Records with modeling code.

------------------------------

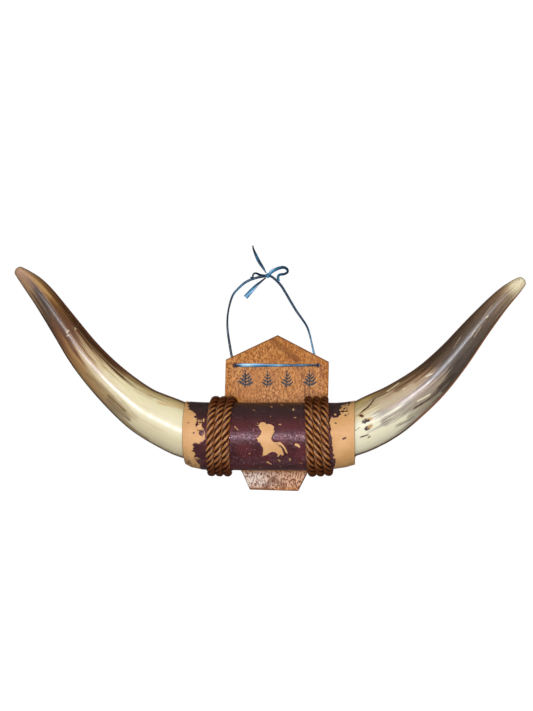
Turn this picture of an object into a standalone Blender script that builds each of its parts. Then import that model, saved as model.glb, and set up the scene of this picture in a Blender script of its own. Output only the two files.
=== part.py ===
"""Bull horn wall hanging.

Two curved horns are plugged onto a turned wooden core, hidden in a peeling
leather-like sleeve. Three turns of laid rope lash the sleeve at each horn's
base. A shield-shaped wooden plaque is screwed to the core from behind and
hangs from a curled ribbon tied over a nail.

Metres, +Z up, the front faces -Y. The origin is the middle of the plaque's
flat back, which lies against the wall, so +Y points into the wall.
"""
import math

import bmesh
import bpy
from mathutils import Vector

MM = 0.001

# Clearance between pieces that touch on the real object
GAP = 0.3 * MM

# Plaque: a shield with a low pointed top, straight sides and a tapered foot.
# It was fixed a little crooked, so its outline is turned about the Y axis.
PLAQUE_THICK = 10.0 * MM
PLAQUE_HALF_WIDTH = 63.2 * MM
PLAQUE_APEX_Z = 124.0 * MM
PLAQUE_SHOULDER_Z = 92.6 * MM
PLAQUE_TAPER_Z = 3.3 * MM
PLAQUE_BOTTOM_Z = -65.5 * MM
PLAQUE_BOTTOM_HALF_WIDTH = 29.4 * MM
PLAQUE_TURN = math.radians(1.26)
PLAQUE_EDGE_ROUND = 0.8 * MM

# Two drilled holes take the ribbon, and a groove behind each leads it upwards
HOLE_RADIUS = 2.0 * MM
HOLE_LEFT = (-49.9 * MM, 86.8 * MM)
HOLE_RIGHT = (52.4 * MM, 86.9 * MM)
GROOVE_END_LEFT = (-54.2 * MM, 98.4 * MM)
GROOVE_END_RIGHT = (47.7 * MM, 100.6 * MM)
GROOVE_WIDTH = 3.6 * MM
GROOVE_DEPTH = 3.4 * MM
GROOVE_OVERRUN = 8.0 * MM

# Rope: three turns at each end of the sleeve, squeezed a little flat
ROPE_HALF_ACROSS = 4.2 * MM
ROPE_HALF_THICK = 3.65 * MM
ROPE_PITCH = 8.85 * MM
ROPE_TURNS = 3
ROPE_SPREAD = 0.08
ROPE_LAY = 25.2 * MM
ROPE_RINGS_PER_LAY = 5
ROPE_STRANDS = 3
ROPE_VALLEY = 0.74
ROPE_LEFT_X = -59.9 * MM
ROPE_RIGHT_X = 54.6 * MM

# Sleeve: x, height of the section's centre, outer radius
SLEEVE_WALL = 1.4 * MM
SLEEVE_RADIUS = 40.2 * MM
SLEEVE_SIDES = 32
SLEEVE_STATIONS = (
    (-102.2, 3.8, 38.0),
    (-95.0, 1.6, 39.3),
    (-81.0, 0.3, 40.1),
    (-62.0, 0.0, 40.2),
    (-15.0, -0.3, 40.2),
    (45.0, 0.0, 40.2),
    (60.0, 0.2, 39.8),
    (75.0, 0.7, 39.0),
    (87.0, 2.2, 38.6),
    (97.4, 4.9, 38.1),
)

# The sleeve's axis stands in front of the plaque by the rope's thickness
ROPE_OUTER_RADIUS = SLEEVE_RADIUS + GAP + 2.0 * ROPE_HALF_THICK
AXIS_Y = -(PLAQUE_THICK + GAP + ROPE_OUTER_RADIUS)

# Horns: x, forward sweep from the sleeve's axis, z, radius. From base to tip.
HORN_SIDES = 18
HORN_RINGS = 24
HORN_LEFT_STATIONS = (
    (-58.0, 0.0, 0.5, 32.6),
    (-80.0, 0.0, 1.4, 32.5),
    (-102.2, 0.2, 5.6, 32.0),
    (-123.6, 1.2, 15.2, 31.0),
    (-143.0, 3.4, 24.3, 29.2),
    (-161.2, 6.1, 35.6, 26.9),
    (-192.8, 12.5, 63.6, 23.2),
    (-220.8, 19.5, 95.0, 20.1),
    (-244.7, 26.6, 129.4, 16.8),
    (-268.5, 33.5, 163.7, 13.8),
    (-282.0, 36.8, 179.5, 11.6),
    (-297.0, 39.6, 193.2, 6.4),
)
HORN_RIGHT_STATIONS = (
    (53.0, 0.0, 0.5, 31.4),
    (75.0, 0.0, 2.2, 30.6),
    (97.4, 0.3, 7.5, 29.4),
    (113.1, 1.3, 15.6, 30.6),
    (131.9, 3.6, 25.3, 29.7),
    (149.9, 6.4, 36.4, 27.3),
    (182.8, 13.0, 61.8, 22.9),
    (211.3, 20.1, 91.8, 18.9),
    (236.7, 27.4, 123.7, 15.3),
    (263.0, 34.5, 154.5, 11.7),
    (277.5, 37.9, 168.4, 9.6),
    (287.6, 39.8, 177.0, 6.4),
)
HORN_TIP_ROUND = 4.6 * MM

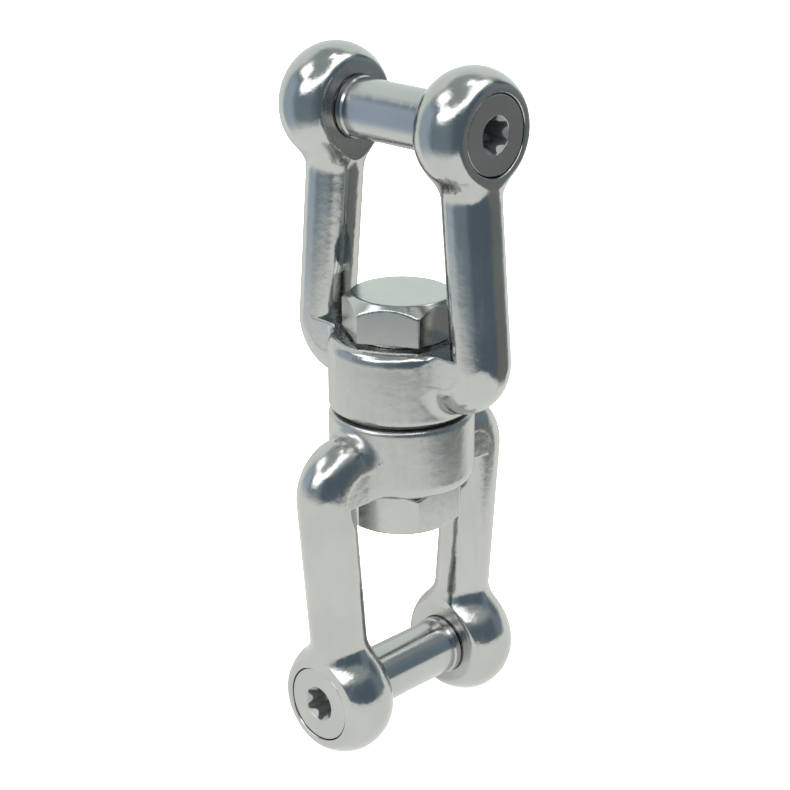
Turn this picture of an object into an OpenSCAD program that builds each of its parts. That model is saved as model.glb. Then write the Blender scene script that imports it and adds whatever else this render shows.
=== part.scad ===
// Fork-and-fork swivel: two forks a quarter turn apart, spinning on one hexagon bolt,
// each closed by a flush clevis pin. Origin midway between the two collars, on the bolt's axis.

/* [Pins] */
// Diameter of each clevis pin's shank
pin_d = 10; // [9:0.1:10]
// Distance between the two pins' axes
pin_spacing = 99; // [97:0.5:104]
// Diameter of each pin's flush head
head_d = 13; // [12.4:0.1:14]
// Diameter over the lobes of the six-lobed socket in each head
socket_d = 6.1; // [5.5:0.1:6.8]

/* [Forks] */
// Clear gap between the two eyes of a fork
jaw_gap = 20.2; // [19:0.1:21]
// Width of a fork over the outsides of its eyes
jaw_w = 41.2; // [40:0.1:43]
// Outside diameter of an eye
eye_d = 20.2; // [19.6:0.1:21]
// Radius of the ball-like edge of an eye
eye_edge_r = 7.2; // [6.6:0.1:7.8]
// Diameter of each leg
leg_d = 9.9; // [9.4:0.1:10.4]
// Distance of a leg's axis from the bolt's axis, level with the pin
leg_top_x = 14.8; // [14.6:0.1:15.4]
// Distance of a leg's axis from the bolt's axis, where the bend starts
leg_bend_x = 17.9; // [17.2:0.1:18.4]

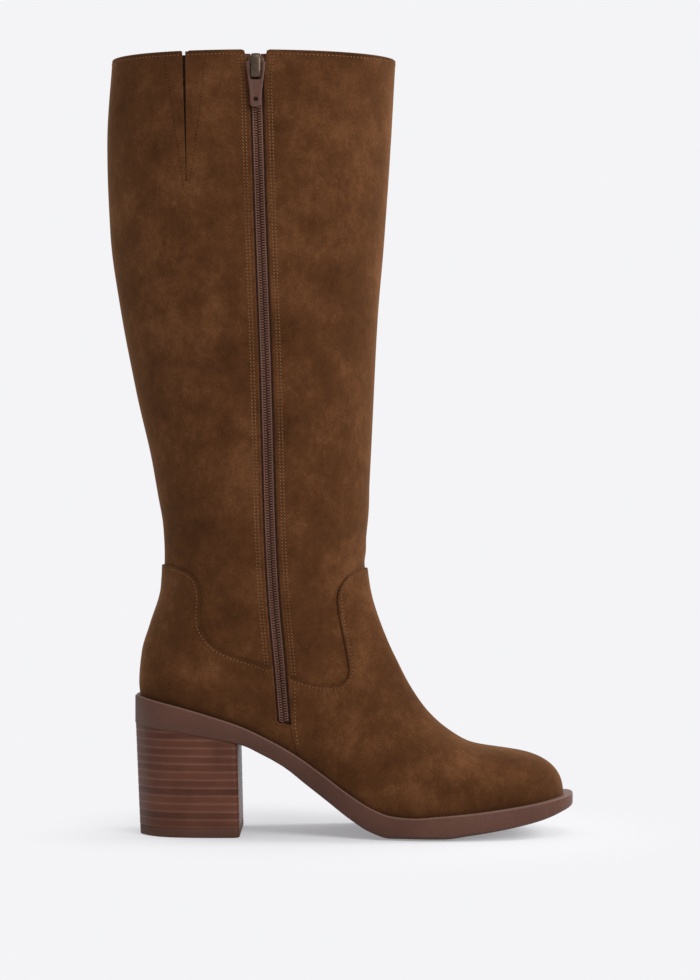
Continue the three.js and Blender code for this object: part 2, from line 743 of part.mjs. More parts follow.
const heelTipSolid = () => loft([heelRing(0), heelRing(tipThickness)], false);

// The insole lies on the outsole inside the upper.
function insoleSolid() {
  return form(-wall - gap)
    .intersect(belowSole(seatGap + insoleThickness))
    .subtract(belowSole(seatGap));
}

// A layer inside the wall, from depth to depth + thickness, within a region seen from the side.
function lining(depth, thickness, region) {
  return form(-depth).subtract(form(-depth - thickness, wall)).intersect(region);
}

// A point of the leg's inner side, at a height, on the zip line.
function zipPoint(z) {
  const rings = formSections(0).map((section) => ringOf(section, ringPoints));
  const k = rings.findIndex((ring) => ring[0].z <= z);
  const t = (rings[k - 1][0].z - z) / (rings[k - 1][0].z - rings[k][0].z);
  const level = rings[k - 1].map((p, i) => p.clone().lerp(rings[k][i], t));
  const wanted = zipX(z);
  for (let i = ringPoints / 2; i < ringPoints; i++) {
    const a = level[i];
    const b = level[(i + 1) % ringPoints];
    if (a.x <= wanted && b.x >= wanted) return a.clone().lerp(b, (wanted - a.x) / (b.x - a.x));
  }
  return level[0];
}

// The slider's place on the zip: its own +Z runs up the zip and its own -Y away from the leg.
const sliderZ = bootHeight - sliderDrop;
const zipAbove = zipPoint(sliderZ + sliderLength / 2);
const zipBelow = zipPoint(sliderZ - sliderLength / 2);
const zipLean = Math.atan2(zipAbove.y - zipBelow.y, zipAbove.z - zipBelow.z);
const sliderPlace = new THREE.Matrix4().makeRotationX(-zipLean).setPosition(zipPoint(sliderZ));
const placed = (solid) => solid.transform(sliderPlace.elements);

// A rounded outline in its own plane, centred on height z.
function roundedOutline(width, length, roundness, z) {
  const points = [];
  for (let i = 0; i < roundSteps; i++) {
    const angle = (2 * Math.PI * (i + 0.5)) / roundSteps;
    const u = Math.cos(angle);
    const v = Math.sin(angle);
    points.push([
      (width / 2) * Math.sign(u) * Math.abs(u) ** roundness,
      z + (length / 2) * Math.sign(v) * Math.abs(v) ** roundness,
    ]);
  }
  return points;
}

// A solid on an outline of [y, z] points, across the slider from one x to another.
function crossPrism(points, xLow, xHigh) {
  const shape = new THREE.Shape(points.map(([y, z]) => new THREE.Vector2(y, z)));
  const geometry = new THREE.ExtrudeGeometry(shape, { depth: xHigh - xLow, bevelEnabled: false });
  const turn = new THREE.Matrix4().makeBasis(
    new THREE.Vector3(0, 1, 0),
    new THREE.Vector3(0, 0, 1),
    new THREE.Vector3(1, 0, 0),
  );
  geometry.applyMatrix4(turn.setPosition(xLow, 0, 0));
  return solidOf(geometry);
}

const plateTop = gap + sliderPlate; // above the leg's surface
const plateBehind = wall + tapeThickness + 3 * gap; // below it, behind the tape
const neckTop = sliderLength / 2 - neckInset;
const neckBottom = neckTop - neckLength;
const hingeRise = plateTop + crownOpening / 2;

function sliderSolid() {
  const plateOutline = roundedOutline(sliderWidth, sliderLength, sliderRoundness, 0);
  const plate = (low) => sidePrism(plateOutline, low, low + sliderPlate);
  const neck = sidePrism(
    [
      [-neckWidth / 2, neckBottom],
      [neckWidth / 2, neckBottom],
      [neckWidth / 2, neckTop],
      [-neckWidth / 2, neckTop],
    ],
    -gap - sliderPlate / 2,
    plateBehind + sliderPlate / 2,
  );
  const arch = (length, height) => {
    const points = [[0, -length / 2]];
    for (let i = 0; i <= roundSteps / 2; i++) {
      const angle = (Math.PI * i) / (roundSteps / 2);
      const cosine = Math.cos(angle);
      const z = (-length / 2) * Math.sign(cosine) * Math.abs(cosine) ** sliderRoundness;
      points.push([-plateTop - height * Math.sin(angle) ** sliderRoundness, z]);
    }
    points.push([0, length / 2]);
    return points;
  };
  const underPlate = roundedOutline(2 * sliderWidth, 2 * crownLength, 1, 0);
  const crown = crossPrism(arch(crownLength, crownOpening + crownWall), -crownWidth / 2, crownWidth / 2)
    .subtract(crossPrism(arch(crownLength - 2 * crownWall, crownOpening), -crownWidth, crownWidth))
    .subtract(sidePrism(underPlate, -plateTop + sliderPlate / 2, cutOver));
  return placed(plate(-plateTop).add(plate(plateBehind)).add(neck).add(crown));
}

function pullSolid() {
  const top = barRise + pullShoulder;
  const end = barRise + pullShoulder - pullLength;
  const windowEnd = barRise - pullWindow;
  const windowHalf = crownWidth / 2 + pullClearance;
  const outline = [
    [-pullTopWidth / 2, top - pullCorner],
    [-pullWaistWidth / 2, top - pullWaistDrop],
    [-pullEndWidth / 2, end + pullCorner],
    [-pullEndWidth / 2 + pullCorner, end],
    [pullEndWidth / 2 - pullCorner, end],
    [pullEndWidth / 2, end + pullCorner],
    [pullWaistWidth / 2, top - pullWaistDrop],
    [pullTopWidth / 2, top - pullCorner],
    [pullTopWidth / 2 - pullCorner, top],
    [-pullTopWidth / 2 + pullCorner, top],
  ];
  const low = -hingeRise - pullThickness / 2;
  const high = -hingeRise + pullThickness / 2;
  const window = sidePrism(
    [
      [-windowHalf, windowEnd],
      [windowHalf, windowEnd],
      [windowHalf, top + cutOver],
      [-windowHalf, top + cutOver],
    ],
    low - cutOver,
    high + cutOver,
  );
  const holeZ = end + pullEndWidth / 2 + pullHoleRadius;
  const holeOutline = roundedOutline(2 * pullHoleRadius, 2 * pullHoleRadius, 1, holeZ);
  const hole = sidePrism(holeOutline, low - cutOver, high + cutOver);
  const bar = crossPrism(
    roundedOutline(2 * barRadius, 2 * barRadius, 1, barRise).map(([y, z]) => [y - hingeRise, z]),
    -windowHalf - cutOver,
    windowHalf + cutOver,
  );
  return placed(sidePrism(outline, low, high).subtract(window).subtract(hole).add(bar));
}

function tapeSolid() {
  const half = neckWidth / 2 + gap;
  const low = sliderZ + neckBottom - gap * 2;
  const slot = zipBand(low, bootHeight + cutOver, () => half);
  const region = zipBand(zipEnd - tapeBelow, bootHeight - tapeDrop, () => tapeWidth / 2);
  return lining(wall + gap, tapeThickness, region).subtract(slot);
}

function chainSolid() {
  const top = sliderZ + neckBottom - gap * 2;
  return lining(0, chainThickness, zipBand(zipEnd + chainEnd, top, () => chainWidth / 2));
}

function goreSolid() {
  const topX = atAlong(slitTopAlong);
  const endX = atAlong(slitEndAlong);
  const endZ = bootHeight - goreLength;
  const region = sidePrism(
    [
      [topX - goreWidth / 2, bootHeight - tapeDrop],
      [endX - goreEndWidth / 2, endZ],
      [endX + goreEndWidth / 2, endZ],
      [topX + goreWidth / 2, bootHeight - tapeDrop],
    ],
    -sideReach,
    0,
  );
  return lining(wall + gap, goreThickness, region);
}

const materials = {
  suede: new THREE.MeshStandardMaterial({ color: 0x5c3c26, roughness: 0.95, metalness: 0 }),
  sole: new THREE.MeshStandardMaterial({ color: 0x5a423b, roughness: 0.6, metalness: 0 }),
  stack: new THREE.MeshStandardMaterial({ color: 0x55322a, roughness: 0.5, metalness: 0 }),
  tip: new THREE.MeshStandardMaterial({ color: 0x2f211d, roughness: 0.7, metalness: 0 }),
  lining: new THREE.MeshStandardMaterial({ color: 0x8a6a4c, roughness: 0.9, metalness: 0 }),
  tape: new THREE.MeshStandardMaterial({ color: 0x4a3730, roughness: 0.85, metalness: 0 }),
  chain: new THREE.MeshStandardMaterial({ color: 0x5b443a, roughness: 0.55, metalness: 0 }),
  metal: new THREE.MeshStandardMaterial({ color: 0x6e5546, roughness: 0.35, metalness: 1 }),
};

const pieces = [
  { name: "upper", solid: upperSolid, material: materials.suede },
  { name: "vamp", solid: () => overlaySolid(vampRegion()), material: materials.suede },
  { name: "counter", solid: () => overlaySolid(counterRegion()), material: materials.suede },
  { name: "outsole", solid: outsoleSolid, material: materials.sole },
  { name: "heel", solid: heelSolid, material: materials.stack },
  { name: "heel_tip", solid: heelTipSolid, material: materials.tip },
  { name: "insole", solid: insoleSolid, material: materials.lining },
  { name: "zip_tape", solid: tapeSolid, material: materials.tape },
  { name: "zip_chain", solid: chainSolid, material: materials.chain },
  { name: "zip_slider", solid: sliderSolid, material: materials.metal },
  { name: "zip_pull", solid: pullSolid, material: materials.metal },
  { name: "elastic_gore", solid: goreSolid, material: materials.tape },
];

const boot = new THREE.Group();
for (const piece of pieces) {
  const mesh = new THREE.Mesh(geometryOf(piece.solid()), piece.material);
  mesh.name = piece.name;
  boot.add(mesh);
}

export default boot;
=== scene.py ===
# The looks of a knee-high suede boot with a stacked block heel and a full-length inside zip.
# Metres, +Z up, toe towards +X, inner side with the zip towards -Y.

import json
import math
import random

import bpy
from mathutils import Matrix, Vector, noise
from mathutils.bvhtree import BVHTree


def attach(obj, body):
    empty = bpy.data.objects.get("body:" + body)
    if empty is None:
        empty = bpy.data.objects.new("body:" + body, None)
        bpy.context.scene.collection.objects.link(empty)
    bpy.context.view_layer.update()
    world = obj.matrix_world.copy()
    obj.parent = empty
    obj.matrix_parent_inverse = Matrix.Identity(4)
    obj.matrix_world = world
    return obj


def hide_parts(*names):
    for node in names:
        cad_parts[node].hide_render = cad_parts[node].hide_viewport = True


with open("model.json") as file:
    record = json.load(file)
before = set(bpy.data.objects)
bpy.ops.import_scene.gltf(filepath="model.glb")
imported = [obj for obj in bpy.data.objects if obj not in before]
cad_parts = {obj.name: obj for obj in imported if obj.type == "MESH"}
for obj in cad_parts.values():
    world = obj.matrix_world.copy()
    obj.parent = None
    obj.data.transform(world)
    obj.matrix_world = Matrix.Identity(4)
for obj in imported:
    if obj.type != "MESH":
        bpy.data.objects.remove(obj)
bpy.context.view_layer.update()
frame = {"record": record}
MM = 0.001
random.seed(7)

# Camera

def make_camera(place, lens):
    data = bpy.data.cameras.new("camera")
    data.lens = lens
    data.sensor_width = 36
    data.clip_start = 0.05
    data.clip_end = 50
    camera = bpy.data.objects.new("camera", data)
    camera.location = place
    camera.rotation_euler = (math.pi / 2, 0, 0)
    bpy.context.scene.collection.objects.link(camera)
    bpy.context.scene.camera = camera


make_camera(Vector((0.089, -1.6, 0.1932)), 104.03)

# Sole and heel
SOLE_LENGTH = 246 * MM
HEEL_HEIGHT = 78.5 * MM
BALL_THICKNESS = 12.4 * MM
SEAT_THICKNESS = 16 * MM
TOE_LIFT = 11.4 * MM
TOE_SPRING = 15 * MM
WELT_WIDTH = 3 * MM
CROWN_RISE = 1.8 * MM
TIP_BACK = 29 * MM
TIP_FRONT = 27.8 * MM
HEEL_BACK_SLOPE = 2.6 * MM
HEEL_BREAST_SLOPE = 1.6 * MM
HEEL_SETBACK = 0.3 * MM
HEEL_CORNER = 3 * MM
TIP_THICKNESS = 5.5 * MM
LAYER = 4.43 * MM
LAYER_GROOVE = 0.14 * MM

# Foot and leg
BALL_WIDTH = 88 * MM
ANKLE_HEIGHT = 160 * MM
ANKLE_DEPTH = 113.8 * MM
ANKLE_WIDTH = 75 * MM
BOOT_HEIGHT = 435 * MM
COLLAR_DEPTH = 159.8 * MM
CALF_WIDTH = 97 * MM
LEG_MIDDLE = 0.2968
TOE_CAP = 29.4 * MM
TOE_INWARD = 3 * MM
WALL = 2 * MM
OVERLAY = 1.1 * MM
GAP = 0.3 * MM
REACH = OVERLAY + GAP

# Zip and gore
ZIP_OPENING = 8.4 * MM
ZIP_FLARE = 4 * MM
ZIP_FLARE_DEPTH = 22 * MM
TAPE_WIDTH = 19 * MM
COIL_PITCH = 1.42 * MM
SLIT_LENGTH = 72 * MM
SLIT_WIDTH = 1.8 * MM
SLIT_END_WIDTH = 0.9 * MM
GORE_WIDTH = 22 * MM
GORE_END_WIDTH = GORE_WIDTH / 4
GORE_LENGTH = 78 * MM
GORE_THICKNESS = 1 * MM
TAPE_THICKNESS = 0.7 * MM
TAPE_DROP = 1.5 * MM

# Stitches
STITCH_LENGTH = 1.4 * MM
STITCH_PITCH = 2.2 * MM
STITCH_WIDTH = 0.4 * MM
STITCH_TURN = 0.12
STITCH_RISE = (0.02, 0.07)

# Painted contact shadow and grime of the leather just above the outsole, and the height over which it fades
CONTACT_SHADE_AND_GRIME = 0.6
CONTACT_SHADE_HEIGHT = 4.5 * MM

SOLE_BACK = -(TIP_BACK + HEEL_BACK_SLOPE)
SOLE_TIP = SOLE_BACK + SOLE_LENGTH

# Share along the outsole, climb over the ball as a share of the heel's, lift as a share of the toe's.
SOLE_TOP_ROWS = (
    (0, 1, 0),
    (0.1, 0.915, 0),
    (0.18, 0.83, 0),
    (0.245, 0.747, 0),
    (0.31, 0.63, 0),
    (0.37, 0.5, 0),
    (0.43, 0.342, 0),
    (0.49, 0.18, 0),
    (0.54, 0.07, 0),
    (0.585, 0.012, 0),
    (0.63, 0, 0),
    (0.69, 0, 0.085),
    (0.78, 0, 0.26),
    (0.87, 0, 0.51),
    (1, 0, 1),
)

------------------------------

EXERCISE PROMPT. Quote in full each line from the top of the records above through the line with "GROOVE_OVERRUN = 8.0 * MM"; stop after that line.

EXERCISE OUTPUT.
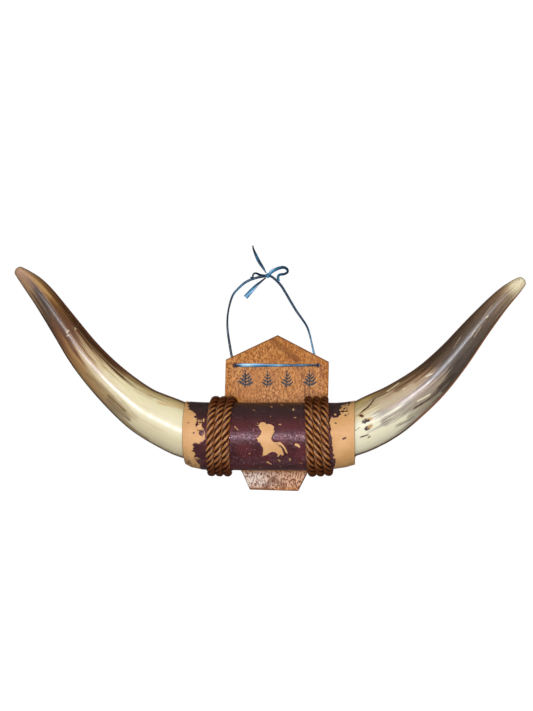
Turn this picture of an object into a standalone Blender script that builds each of its parts. Then import that model, saved as model.glb, and set up the scene of this picture in a Blender script of its own. Output only the two files.
=== part.py ===
"""Bull horn wall hanging.

Two curved horns are plugged onto a turned wooden core, hidden in a peeling
leather-like sleeve. Three turns of laid rope lash the sleeve at each horn's
base. A shield-shaped wooden plaque is screwed to the core from behind and
hangs from a curled ribbon tied over a nail.

Metres, +Z up, the front faces -Y. The origin is the middle of the plaque's
flat back, which lies against the wall, so +Y points into the wall.
"""
import math

import bmesh
import bpy
from mathutils import Vector

MM = 0.001

# Clearance between pieces that touch on the real object
GAP = 0.3 * MM

# Plaque: a shield with a low pointed top, straight sides and a tapered foot.
# It was fixed a little crooked, so its outline is turned about the Y axis.
PLAQUE_THICK = 10.0 * MM
PLAQUE_HALF_WIDTH = 63.2 * MM
PLAQUE_APEX_Z = 124.0 * MM
PLAQUE_SHOULDER_Z = 92.6 * MM
PLAQUE_TAPER_Z = 3.3 * MM
PLAQUE_BOTTOM_Z = -65.5 * MM
PLAQUE_BOTTOM_HALF_WIDTH = 29.4 * MM
PLAQUE_TURN = math.radians(1.26)
PLAQUE_EDGE_ROUND = 0.8 * MM

# Two drilled holes take the ribbon, and a groove behind each leads it upwards
HOLE_RADIUS = 2.0 * MM
HOLE_LEFT = (-49.9 * MM, 86.8 * MM)
HOLE_RIGHT = (52.4 * MM, 86.9 * MM)
GROOVE_END_LEFT = (-54.2 * MM, 98.4 * MM)
GROOVE_END_RIGHT = (47.7 * MM, 100.6 * MM)
GROOVE_WIDTH = 3.6 * MM
GROOVE_DEPTH = 3.4 * MM
GROOVE_OVERRUN = 8.0 * MM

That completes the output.